Video2GUI: Synthesizing Large-Scale Interaction Trajectories for Generalized GUI Agent Pretraining
This work addresses the data scarcity bottleneck for training generalizable GUI agents by providing a scalable, automated data generation pipeline.
Video2GUI automatically extracts GUI interaction trajectories from unlabeled internet videos, creating the WildGUI dataset with 12 million trajectories across 1,500 applications. Pre-training on WildGUI improves GUI agent performance by 5-20% on multiple benchmarks, matching or surpassing state-of-the-art.

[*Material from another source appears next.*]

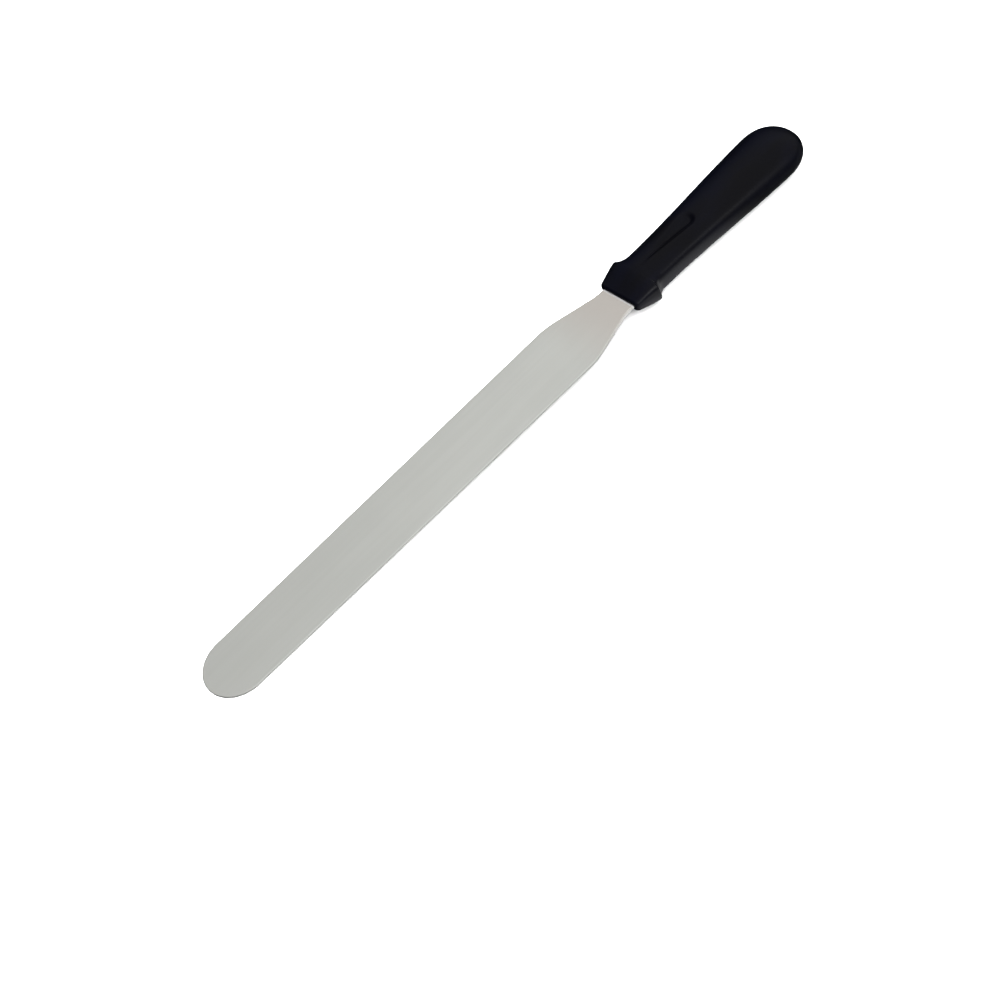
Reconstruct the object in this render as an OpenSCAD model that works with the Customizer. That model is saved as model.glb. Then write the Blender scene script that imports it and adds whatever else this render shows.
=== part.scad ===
// Icing spatula: a straight stamped blade whose tang is moulded into a one-piece handle.
// Millimetres. X runs along the tool, with the tip at -X and the butt of the handle at +X.
// Z is normal to the flat of the blade. The origin is at the middle of the lowest level.

/* [Blade] */
// Blade that shows, from the tip to the front of the handle
blade_l = 254; // [200:1:320]
// Width of the blade at the shoulder, where it is widest
shoulder_w = 36; // [32:0.2:42]
// Width of the blade at its rounded tip
tip_w = 33.4; // [28:0.2:36]
// Thickness of the working part of the blade
blade_t = 1; // [0.8:0.1:1.4]
// Distance from the handle to where the shoulder starts to taper
shoulder_l = 31.5; // [26:0.5:40]
// Radius that rounds the shoulder
shoulder_r = 36; // [20:1:40]

/* [Neck and tang] */
// Width of the neck at the handle
neck_w = 19.8; // [18:0.2:20.4]
// Length of the neck before it spreads
neck_l = 5; // [4:0.5:8]
// Radius between the neck and the shoulder
neck_r = 20; // [12:1:24]
// Thickness of the neck and the tang
tang_t = 1.8; // [1.6:0.1:2.2]
// Width of the tang inside the handle
tang_w = 15; // [12:0.5:18]
// Length of the tang inside the handle
tang_l = 88; // [70:1:96]
// Number of holes through the tang
hole_n = 3; // [2:1:4]
// Diameter of each hole through the tang
hole_d = 6; // [4:0.5:7]

/* [Handle] */
// Length of the handle
handle_l = 118.5; // [112:0.5:135]
// Width of the lip that the blade comes out of
lip_w = 25; // [24:0.1:26]
// Thickness of that lip
lip_t = 5; // [4.8:0.1:6]
// Width across the guard
guard_w = 31.2; // [26.5:0.1:32]
// Height of the side of the guard at its widest line
guard_side = 12.8; // [9:0.1:13]
// Thickness of the guard at its middle
guard_t = 14; // [13:0.5:16]
// Distance from the lip to the widest line of the guard
guard_l = 12.4; // [9:0.1:14]
// Width of the grip at its narrowest
waist_w = 24; // [22:0.2:26]
// Thickness of the grip at its narrowest
waist_t = 14.2; // [13:0.1:16]
// Width that the grip widens to at the butt
butt_w = 32.8; // [30:0.2:36]
// Thickness that the grip thickens to at the butt
butt_t = 19; // [16:0.5:21]

/* [Thumb hollow] */
// Depth of the hollow for the thumb in each face of the grip
hollow_depth = 1.3; // [0.4:0.1:1.4]
// Width of the hollow at its round end
hollow_w = 10.2; // [8:0.2:13]
// Length of the hollow
hollow_l = 37; // [28:1:44]

/* [Hidden] */

// Blade outline
tip_r = tip_w / 2;
arc_step = 3;
side_angle = atan2(shoulder_w / 2 - tip_r, blade_l - tip_r - shoulder_l);
nose = [tip_r - blade_l, 0];
tang_root = 4;
tang_end_r = tang_w / 2;
hole_first = 20;
hole_margin = 14;
hole_gap = (tang_l - hole_first - hole_margin) / (hole_n - 1);
taper_end = -14;
slab = 60;

// Handle: guard
lip_edge = 1.1;
lip_corner = 1.6;
rim_l = 0.7;
guard_end = guard_l + rim_l;
rim_edge = 0.9;
top_blend = 5;
step_l = 6.5;
step_power = 3;
top_step_x = 8.5;
top_step_l = 11.5;
top_from = 0.2;
top_share = 0.5;
edge_r = 5;
edge_most = 0.7;
side_bow = 0.12;
side_share = 0.25;
edge_share = 0.5;
// Handle: grip and butt
waist_power = 2.8;
butt_power = 2.2;
waist_x = 20;
widest_x = 110;
cap_l = 18.6;
cap_power = 2.25;
grip_rings = 34;
cap_rings = 16;
ring_n = 72;
// Handle: thumb hollow
hollow_x = guard_l + 3.2;
hollow_start_w = 1;
hollow_slope = 3.2;

steel = [0.74, 0.745, 0.73];
black = [0.08, 0.078, 0.088];

function ease(u) = let (c = min(1, max(0, u))) c * c * (3 - 2 * c);
function mix(a, b, u) = a + (b - a) * u;
function arc(centre, r, from, to) =
    let (n = ceil(abs(to - from) / arc_step))
    [for (i = [0:n]) centre + r * [cos(mix(from, to, i / n)), sin(mix(from, to, i / n))]];

// Points of the arc of radius r that rounds corner b of the path a, b, c
function rounded(a, b, c, r) =
    let (
        d1 = (b - a) / norm(b - a),
        d2 = (c - b) / norm(c - b),
        side = sign(d1.x * d2.y - d1.y * d2.x),
        turn = acos(d1 * d2),
        start = b - d1 * r * tan(turn / 2),
        centre = start + side * r * [-d1.y, d1.x],
        from = atan2((start - centre).y, (start - centre).x)
    )
    arc(centre, r, from, from + side * turn);

// One side of the blade, from the tip to the end of the neck inside the handle
function blade_side() =
    let (
        tip = arc(nose, tip_r, 180, 90 + side_angle),
        shoulder = [-shoulder_l, shoulder_w / 2],
        throat = [-neck_l, neck_w / 2],
        root = [tang_root, neck_w / 2]
    )
    concat(
        tip,
        rounded(tip[len(tip) - 1], shoulder, throat, shoulder_r),
        rounded(shoulder, throat, root, neck_r),
        [root]
    );

function mirrored(path) = [for (i = [len(path) - 1:-1:0]) [path[i].x, -path[i].y]];

module blade_outline() {
    side = blade_side();
    polygon(concat(side, mirrored(side)));
}

module tang_outline() {
    translate([0, -neck_w / 2]) square([tang_root, neck_w]);
    translate([0, -tang_w / 2]) square([tang_l - tang_end_r, tang_w]);
    translate([tang_l - tang_end_r, 0]) circle(r = tang_end_r, $fn = 64);
}

module tang_holes() {
    for (i = [0:hole_n - 1])
        translate([hole_first + i * hole_gap, 0, -slab / 2])
            cylinder(d = hole_d, h = slab, $fn = 48);
}

// The blade seen from its edge: thin to the shoulder, then thicker up to the handle
module thickness_profile() {
    thin = blade_t / 2;
    thick = tang_t / 2;
    polygon([
        [-blade_l - 1, -thin], [-shoulder_l, -thin], [taper_end, -thick], [tang_root, -thick],
        [tang_root, thick], [taper_end, thick], [-shoulder_l, thin], [-blade_l - 1, thin]
    ]);
}

module tang() {
    difference() {
        translate([0, 0, -tang_t / 2]) linear_extrude(tang_t) tang_outline();
        tang_holes();
    }
}

module blade() {
    color(steel) translate(to_frame) union() {
        intersection() {
            translate([0, 0, -slab / 2]) linear_extrude(slab) blade_outline();
            rotate([90, 0, 0]) translate([0, 0, -slab / 2]) linear_extrude(slab) thickness_profile();
        }
        tang();
    }
}

// Half sizes of the guard and the grip at a distance x behind the lip
function flare(x) = min(1, x / guard_l);
// The same rise, with the corner at its end rounded off over top_blend each way
function soft_flare(x) =
    let (left = guard_l + top_blend - x)
    left > 2 * top_blend ? flare(x) : 1 - max(0, left) ^ 2 / (4 * top_blend * guard_l);
// The guard meets the grip in a crisp step at its sides and in a long easy slope on top
function side_step(x) = 1 - (1 - min(1, max(0, (x - guard_end) / step_l))) ^ step_power;
function top_step(x) = ease((x - top_step_x) / top_step_l);
function stepped(x, u) = mix(side_step(x), top_step(x), ease((u - top_from) / top_share));
function waist_to_butt(x) = ease((x - waist_x) / (widest_x - waist_x));
// How far a section is drawn in, x along a quarter round of radius r
function quarter_round(x, r) = let (c = min(r, max(0, x))) r - sqrt(r ^ 2 - c ^ 2);
function lip_round(x) = quarter_round(lip_edge - x, lip_edge);
function corner_round(x) =
    quarter_round(lip_corner - x, lip_corner) + quarter_round(x - guard_end + rim_edge, rim_edge);
function cap_scale(x) =
    let (u = (x - handle_l + cap_l) / cap_l)
    u <= 0 ? 1 : (max(0, 1 - u ^ cap_power)) ^ (1 / cap_power);

function guard_half_w(x) = mix(lip_w, guard_w, flare(x)) / 2 - corner_round(x);
function guard_half_side(x) = mix(lip_t, guard_side, soft_flare(x)) / 2 - lip_round(x);
function guard_half_t(x) = mix(lip_t, guard_t, soft_flare(x)) / 2 - lip_round(x);
function grip_half_w(x) = mix(waist_w, butt_w, waist_to_butt(x)) / 2 * cap_scale(x);
function grip_half_t(x) = mix(waist_t, butt_t, waist_to_butt(x)) / 2 * cap_scale(x);
function grip_power(x) = mix(waist_power, butt_power, waist_to_butt(x));
function half_t(x) = mix(guard_half_t(x), grip_half_t(x), top_step(x));

// A quarter of the guard's section, at u from 0 (side) to 1 (top): a nearly flat side, a round edge, a crowned top
function guard_quarter(w, side, top, r, u) =
    u < side_share ? [w - side_bow * (u / side_share) ^ 2, (side - r) * u / side_share] :
    let (edge_y = w - side_bow - r)
    u < edge_share ? let (a = 90 * (u - side_share) / (edge_share - side_share))
        [edge_y + r * cos(a), side - r + r * sin(a)] :
    let (y = edge_y * (1 - u) / (1 - edge_share))
        [y, side + (top - side) * (1 - (y / edge_y) ^ 2)];

// A quarter of the grip's section, an oval, at the same u
function grip_quarter(w, top, power, u) =
    [w * max(0, cos(90 * u)) ^ (2 / power), top * sin(90 * u) ^ (2 / power)];

function quarter(x, u) =
    let (r = min(edge_r, guard_half_side(x) * edge_most))
    mix(
        guard_quarter(guard_half_w(x), guard_half_side(x), guard_half_t(x), r, u),
        grip_quarter(grip_half_w(x), grip_half_t(x), grip_power(x), u),
        stepped(x, u)
    );

// How far the thumb hollow lowers a face at (x, y)
function hollow_half_w(x) = mix(hollow_start_w, hollow_w, (x - hollow_x) / (hollow_l - hollow_w / 2)) / 2;
function hollow_inset(x, y) =
    let (end_x = hollow_x + hollow_l - hollow_w / 2)
    x > end_x ? hollow_w / 2 - norm([x - end_x, y]) : min(hollow_half_w(x) - abs(y), x - hollow_x);
function hollow(x, y) = hollow_depth * ease(hollow_inset(x, y) / hollow_slope);

// One ring of the handle's skin: the quarter section, mirrored into the other three quarters
function ring(x) = [
    for (i = [0:ring_n - 1])
        let (
            turn = 4 * i / ring_n,
            n = floor(turn),
            u = n % 2 == 0 ? turn - n : 1 - turn + n,
            q = quarter(x, u),
            y = n == 0 || n == 3 ? q.x : -q.x,
            z = n < 2 ? q.y : -q.y
        )
        [x, y, z - sign(z) * hollow(x, y)]
];

// Ring positions: close together at the lip, the corner of the guard, its step and the butt
lip_stations = [for (i = [0:5]) lip_corner * (1 - cos(90 * i / 5))];
guard_stations = [for (i = [1:5]) mix(lip_corner, guard_end - rim_edge, i / 6)];
rim_stations = [for (i = [0:4]) guard_end - rim_edge + rim_edge * sin(90 * i / 4)];
step_stations = [for (i = [1:10]) guard_end + step_l * (i / 10) ^ 1.5];
grip_start = guard_end + step_l;
grip_end = handle_l - cap_l;
grip_stations = [for (i = [1:grip_rings]) mix(grip_start, grip_end, i / grip_rings)];
cap_stations = [for (i = [1:cap_rings - 1]) grip_end + cap_l * sin(90 * i / cap_rings)];
stations = concat(lip_stations, guard_stations, rim_stations, step_stations, grip_stations, cap_stations);

// The tool is drawn with its lip at x = 0 and the middle of the blade at z = 0, then moved to its frame.
lowest = max([for (x = stations) half_t(x)]);
to_frame = [(blade_l - handle_l) / 2, 0, lowest];

module handle_skin() {
    rings = len(stations);
    points = [for (x = stations) each ring(x)];
    butt = rings * ring_n;
    lip = [for (i = [0:ring_n - 1]) i];
    sides = [
        for (s = [0:rings - 2], i = [0:ring_n - 1])
            let (
                j = (i + 1) % ring_n,
                a = s * ring_n + i,
                b = s * ring_n + j,
                c = a + ring_n,
                d = b + ring_n
            )
            each [[a, c, b], [b, c, d]]
    ];
    last = (rings - 1) * ring_n;
    cap = [for (i = [0:ring_n - 1]) [last + i, butt, last + (i + 1) % ring_n]];
    polyhedron(concat(points, [[handle_l, 0, 0]]), concat([lip], sides, cap), convexity = 6);
}

// The plastic fills the holes of the tang, so the tang itself is the shape of the pocket
module handle() {
    color(black) translate(to_frame) difference() {
        handle_skin();
        tang();
    }
}

blade();
handle();
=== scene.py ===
import math

import bmesh
import bpy
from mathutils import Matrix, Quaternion, Vector


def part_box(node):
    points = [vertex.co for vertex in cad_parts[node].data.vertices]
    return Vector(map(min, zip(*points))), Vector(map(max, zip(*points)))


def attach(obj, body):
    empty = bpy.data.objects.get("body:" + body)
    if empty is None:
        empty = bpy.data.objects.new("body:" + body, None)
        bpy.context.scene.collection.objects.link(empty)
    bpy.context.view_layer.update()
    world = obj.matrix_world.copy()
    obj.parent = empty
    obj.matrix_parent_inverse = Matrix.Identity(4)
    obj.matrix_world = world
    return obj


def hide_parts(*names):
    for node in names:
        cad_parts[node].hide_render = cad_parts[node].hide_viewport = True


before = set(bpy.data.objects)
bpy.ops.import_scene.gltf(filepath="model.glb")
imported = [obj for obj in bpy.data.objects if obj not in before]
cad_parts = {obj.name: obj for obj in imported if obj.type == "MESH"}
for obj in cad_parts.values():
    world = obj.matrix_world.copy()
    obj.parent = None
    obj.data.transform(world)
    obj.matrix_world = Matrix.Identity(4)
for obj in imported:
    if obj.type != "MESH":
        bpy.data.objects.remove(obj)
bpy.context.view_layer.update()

# Icing spatula: a straight stainless blade with its tang moulded into a one-piece black handle.
# Each CAD node is replaced by one fine mesh. Overall sizes and places come from the frame. Shapes are
# worked out in millimetres from the handle's lip (x), the centre line (y) and the middle of the blade
# (z), then moved there.

mm = 0.001
blade_low, blade_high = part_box("blade")
handle_low, handle_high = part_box("handle")
lip_x = handle_low[0]
mid_z = (blade_low[2] + blade_high[2]) / 2

# Blade: overall sizes from the frame, the rest in millimetres and, for taper_end, from the lip
blade_l = (lip_x - blade_low[0]) / mm
tang_l = (blade_high[0] - lip_x) / mm
tang_t = (blade_high[2] - blade_low[2]) / mm
shoulder_w = 36.0
tip_w = 33.4
blade_t = 1.0
shoulder_l = 31.5
shoulder_r = 36.0
neck_w = 19.8
neck_l = 5.0
neck_r = 20.0
tang_w = 15.0
tang_root = 4.0
tang_step = 1.6
taper_end = -14.0
hole_d = 6.0
hole_places = (20.0, 47.0, 74.0)
rim_r = 0.28
rim_margin = 0.3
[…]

Recent advances in multimodal large language models have driven growing interest in graphical user interface (GUI) agents, yet their generalization remains constrained by the scarcity of large-scale training data spanning diverse real-world applications. Existing datasets rely heavily on costly manual annotations and are typically confined to narrow domains. To address this challenge, we propose Video2GUI, a fully automated framework that extracts grounded GUI interaction trajectories directly from unlabeled Internet videos. Video2GUI employs a coarse-to-fine filtering strategy to identify high-quality GUI tutorial videos and convert them into structured agent trajectories. Applying this pipeline to 500 million video metadata entries, we construct WildGUI, a large-scale dataset containing 12 million interaction trajectories spanning over 1,500 applications and websites. Pre-training Qwen2.5-VL and Mimo-VL on WildGUI yields consistent improvements of 5-20% across multiple GUI grounding and action benchmarks, matching or surpassing state-of-the-art performance. We will release both the WildGUI dataset and the Video2GUI pipeline to support future research of GUI agents.